··· Records to process

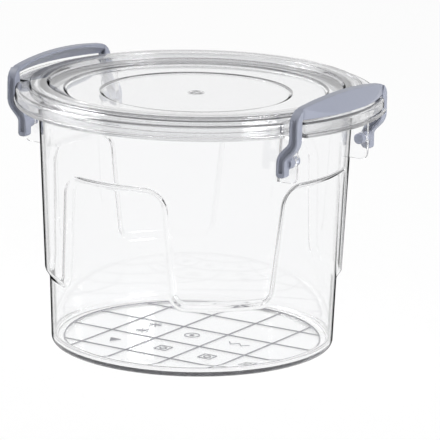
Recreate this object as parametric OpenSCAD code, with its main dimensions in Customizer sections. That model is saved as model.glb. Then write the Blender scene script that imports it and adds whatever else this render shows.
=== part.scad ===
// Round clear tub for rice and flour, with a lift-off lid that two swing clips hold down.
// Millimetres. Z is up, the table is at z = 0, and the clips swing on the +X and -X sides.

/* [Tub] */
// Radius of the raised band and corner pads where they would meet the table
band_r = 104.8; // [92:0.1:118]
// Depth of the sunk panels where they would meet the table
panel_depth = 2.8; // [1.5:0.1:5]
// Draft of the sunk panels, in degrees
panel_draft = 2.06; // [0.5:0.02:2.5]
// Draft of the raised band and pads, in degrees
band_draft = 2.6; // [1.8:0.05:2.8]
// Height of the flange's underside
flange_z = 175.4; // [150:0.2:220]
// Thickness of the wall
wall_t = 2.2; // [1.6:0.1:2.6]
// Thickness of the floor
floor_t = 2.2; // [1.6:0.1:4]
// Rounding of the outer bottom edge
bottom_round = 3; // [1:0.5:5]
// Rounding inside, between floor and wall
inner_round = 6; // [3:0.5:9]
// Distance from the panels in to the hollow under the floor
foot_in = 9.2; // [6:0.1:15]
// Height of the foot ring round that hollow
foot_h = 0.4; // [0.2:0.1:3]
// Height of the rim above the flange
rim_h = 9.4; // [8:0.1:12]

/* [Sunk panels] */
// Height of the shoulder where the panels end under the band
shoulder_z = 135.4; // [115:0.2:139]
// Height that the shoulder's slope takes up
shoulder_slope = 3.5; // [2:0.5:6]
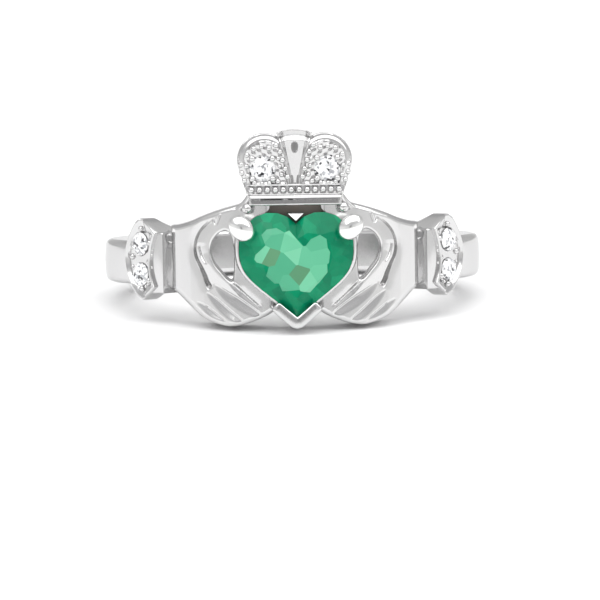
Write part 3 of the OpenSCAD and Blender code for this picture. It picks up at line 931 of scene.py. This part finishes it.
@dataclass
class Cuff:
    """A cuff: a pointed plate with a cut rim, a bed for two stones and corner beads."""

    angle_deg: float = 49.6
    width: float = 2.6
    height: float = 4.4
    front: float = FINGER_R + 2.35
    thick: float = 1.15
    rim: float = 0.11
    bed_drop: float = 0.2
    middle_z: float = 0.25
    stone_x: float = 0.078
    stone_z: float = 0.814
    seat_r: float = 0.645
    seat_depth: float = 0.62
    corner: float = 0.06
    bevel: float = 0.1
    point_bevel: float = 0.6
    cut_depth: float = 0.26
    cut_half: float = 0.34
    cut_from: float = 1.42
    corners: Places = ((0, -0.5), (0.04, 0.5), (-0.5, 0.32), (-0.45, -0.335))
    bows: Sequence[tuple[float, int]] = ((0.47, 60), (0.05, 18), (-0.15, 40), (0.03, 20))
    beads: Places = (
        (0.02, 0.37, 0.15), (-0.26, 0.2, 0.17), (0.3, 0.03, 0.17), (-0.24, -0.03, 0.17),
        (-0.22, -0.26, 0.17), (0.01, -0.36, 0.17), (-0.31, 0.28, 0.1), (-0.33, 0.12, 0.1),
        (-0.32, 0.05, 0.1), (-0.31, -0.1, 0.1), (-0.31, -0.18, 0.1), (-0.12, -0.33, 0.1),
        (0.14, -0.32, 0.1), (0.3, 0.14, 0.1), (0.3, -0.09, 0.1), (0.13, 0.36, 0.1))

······

**Work to complete:** Reproduce the entries exactly, starting at their first line and stopping after the line with "and -X sides.".

**Answer for this exercise:**
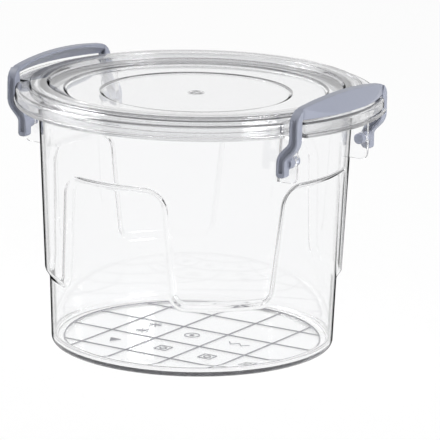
Recreate this object as parametric OpenSCAD code, with its main dimensions in Customizer sections. That model is saved as model.glb. Then write the Blender scene script that imports it and adds whatever else this render shows.
=== part.scad ===
// Round clear tub for rice and flour, with a lift-off lid that two swing clips hold down.
// Millimetres. Z is up, the table is at z = 0, and the clips swing on the +X and -X sides.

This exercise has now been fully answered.